Some examples of best practices we will learn and are transferable to any scripting language include:
- Making your code modular so that it is easier to understand and reuse
- Making your code expressive (e.g., using descriptive names for variables, functions, and classes)
- Writing good documentation within your code (e.g., docstrings in Python)
Most languages don’t have docstrings like Python, but they do have standard ways of documenting modules and functions. For example, this section of a Bash style guide about comments shows how to follow best practices for documenting Bash code (i.e., the equivalent of docstrings in Python). Similarly, roxygen2 provides a way to follow documentation best practices for R code.
Project ideas
Previous class projects have been very diverse, from biology-themed games to large genomic pipelines.
Pipelines are popular
Pipelines for processing and analyzing genomic data are probably the most common student project. Here are some things to keep in mind if you want to do a pipeline project:
- A set of simple shell scripts that run the steps of a pipeline is not enough scripting to qualify as a class project (e.g., a set of simple shell scripts for submitting steps of a pipeline to the queueing system of an HPC cluster is not enough for a scripting project). A collection of short shell scripts will not allow you to apply the skills and best practices you are learning in class.
- What can you do to make your pipeline an appropriate class project?
- Look for opportunities where scripts can make your pipeline more automated, reproducible, and generalizable (more reusable).
- Look for opportunities where scripts can be useful for preprocessing
input files, summarizing the content of intermediate files, or
postprocessing output files.
- E.g., one common weakness of large genomic pipelines is that we often “fly blind” by running a bunch of steps on our data without knowing if, along the way, our data remain biologically meaningful. Are there some critical check points in the pipeline, where a script that summarizes the state of the data could be informative?
- It’s fine if your project ends up being one or a few “helper” scripts that augment a larger pipeline.

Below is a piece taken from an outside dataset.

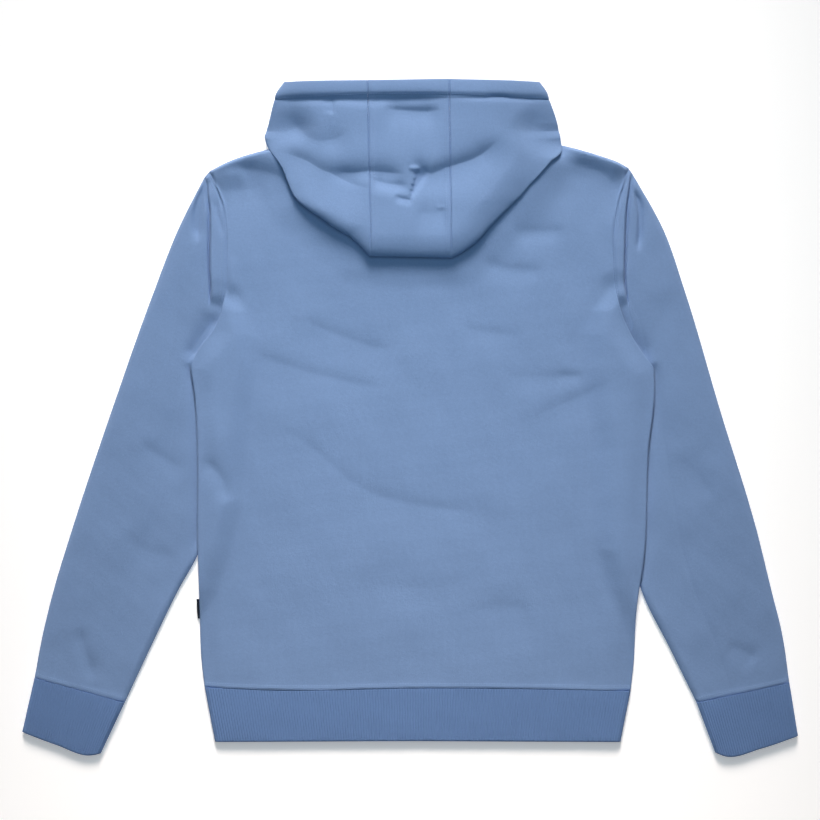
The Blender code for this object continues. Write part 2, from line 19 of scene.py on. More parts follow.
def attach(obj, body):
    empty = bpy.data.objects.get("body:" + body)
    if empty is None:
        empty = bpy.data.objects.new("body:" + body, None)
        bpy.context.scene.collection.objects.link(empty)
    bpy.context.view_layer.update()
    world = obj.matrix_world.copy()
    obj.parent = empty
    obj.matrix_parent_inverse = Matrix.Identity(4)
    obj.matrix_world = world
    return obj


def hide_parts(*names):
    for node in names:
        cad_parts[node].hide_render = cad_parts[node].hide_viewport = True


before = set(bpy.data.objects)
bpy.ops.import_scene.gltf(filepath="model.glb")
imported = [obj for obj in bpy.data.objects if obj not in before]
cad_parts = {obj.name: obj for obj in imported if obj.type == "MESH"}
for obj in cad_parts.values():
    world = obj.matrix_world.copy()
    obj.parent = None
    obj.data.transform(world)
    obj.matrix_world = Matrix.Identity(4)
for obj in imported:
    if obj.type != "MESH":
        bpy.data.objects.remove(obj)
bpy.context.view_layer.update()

bl_info = {
    "name": "Hooded sweatshirt, laid flat",
    "version": (1, 0, 0),
    "blender": (4, 5, 0),
    "location": "3D View > Sidebar > Sweatshirt",
    "description": "Makes the cloth, ribs and stitching of a sweatshirt over its packed model",
    "category": "Object",
}

MM = 0.001
TINY = 1e-6

# ---------------------------------------------------------------- outlines

SEAM = 0.05  # the gap that sewn pieces keep

Side = namedtuple(
    "Side",
    "out shoulder seam_side armhole strip outer_edge inner_edge cuff_end body_on_sleeve hidden_head",
)

# The outlines of both sides, seen from above. out is -1 or 1, the way out from the body.
# shoulder runs from the sleeve to the neck, seam_side and armhole run up from the hem, and the
# sleeve's edges and cuff run down from the shoulder. strip is the width of the sleeve head's pleat
# at even steps from the shoulder to the underarm. body_on_sleeve is the sleeve's hidden inner edge,
# and where the body comes down again past its ends.
LEFT = Side(
    out=-1,
    shoulder=[(-230.6, 285), (-210, 295.6), (-191.5, 302.5), (-167, 309.4), (-105, 327)],
    seam_side=[(-236, -309), (-239, -285), (-242, -197), (-244, -120), (-243.6, -44), (-247, 28),
               (-252, 59)],
    armhole=[(-252, 59), (-241, 82), (-224, 104.7), (-213, 137), (-210, 189), (-215, 250), (-230.6, 285)],
    strip=[9, 15, 19, 20, 20, 17, 11, 6, 4],
    outer_edge=[(-230.6, 285), (-244, 269), (-267, 217), (-294, 148), (-343, 10), (-389, -128),
                (-410, -197), (-422.6, -248), (-432, -298)],
    inner_edge=[(-217, 56), (-221, 15), (-225, -36), (-228, -93), (-243, -154), (-266.2, -196.7),
                (-299.6, -265.7), (-328, -326.6)],
    cuff_end=[(-446, -360), (-406, -375), (-367, -387), (-355.5, -385)],
    body_on_sleeve=[(-335, -340), (-300, -266), (-259, -197), (-243, -154), (-227, -93), (-225, -36),
                    (-219, 15), (-212, 60), (-214, 97), (-223, 124), (-245, 150), (-262, 180),
                    (-300, 300)],
    hidden_head=[(-220, 112), (-217, 58)],
)
RIGHT = Side(
    out=1,
    shoulder=[(252.4, 288.7), (240, 295.6), (221, 302.5), (198, 309.4), (115.6, 327)],
    seam_side=[(254.7, -313), (258, -285), (261.6, -214), (269, -164.5), (275, -32), (281.5, 28),
               (281, 58)],
    armhole=[(281, 58), (262, 84), (248, 110), (237, 148), (234, 195), (240, 250), (252.4, 288.7)],
    strip=[7, 10, 13, 14, 13, 11, 9, 6, 4],
    outer_edge=[(252.4, 288.7), (267, 269), (293, 217), (317, 148), (358, 10), (400, -128),
                (417, -197), (429.5, -248), (437.6, -303.6)],
    inner_edge=[(243, 56), (247, 15), (250, -36), (250, -93), (254, -150), (267, -197),
                (300.7, -265.7), (330.6, -326.6)],
    cuff_end=[(447.4, -364.6), (405, -379), (363, -388), (352, -384)],
    body_on_sleeve=[(335, -340), (300, -266), (267, -197), (253, -150), (249, -93), (251, -36),
                    (245, 15), (238, 60), (239, 97), (247, 124), (268, 150), (285, 180), (320, 300)],
    hidden_head=[(245, 116), (243, 58)],
)
SIDES = {"left": LEFT, "right": RIGHT}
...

- Try to make your scripts flexible and general, so you and others can reuse them in the future for other, similar pipelines.
Logistics
Your team will work together to develop your project using a Git repository. All members of the team should be contributing to the Git repo. You can set the GitHub repo for your project to be private or public.
You will use this one repository to submit a proposal for your project early in the semester, and to develop your project throughout the semester.
Submitting the proposal for your project
Initially, the README.md file in your repository only needs to contain a
proposal of your project idea.
This proposal can be brief, describing the project you would like to do
for the class at a high-level;
there’s no need to get into fine details for the proposal.
Once your team has prepared the proposal, make sure it is pushed to GitHub and add me (joaks1) as a collaborator to the GitHub repo. Early in the semester, you will submit the URL to your GitHub repo with the proposal via Canvas.
Use the same repo to develop your project
To develop your project, your team will use the same repo in which you wrote
your proposal.
There is no need to keep your proposal in your README.md file;
your original proposal will be preserved in the git history of your repo.
However, you might find that your proposal is a useful starting point for the
external documentation and tutorial for your project.
Use Git early and often!
Git is your friend; use it early and often. Commit your progress on your project often and push it to your remote copy of the repo on GitHub. This is a great way to practice your Git skills, back up your work, and be a good team member. Committing often also allows you to easily go back to previous versions if you mess something up along the way.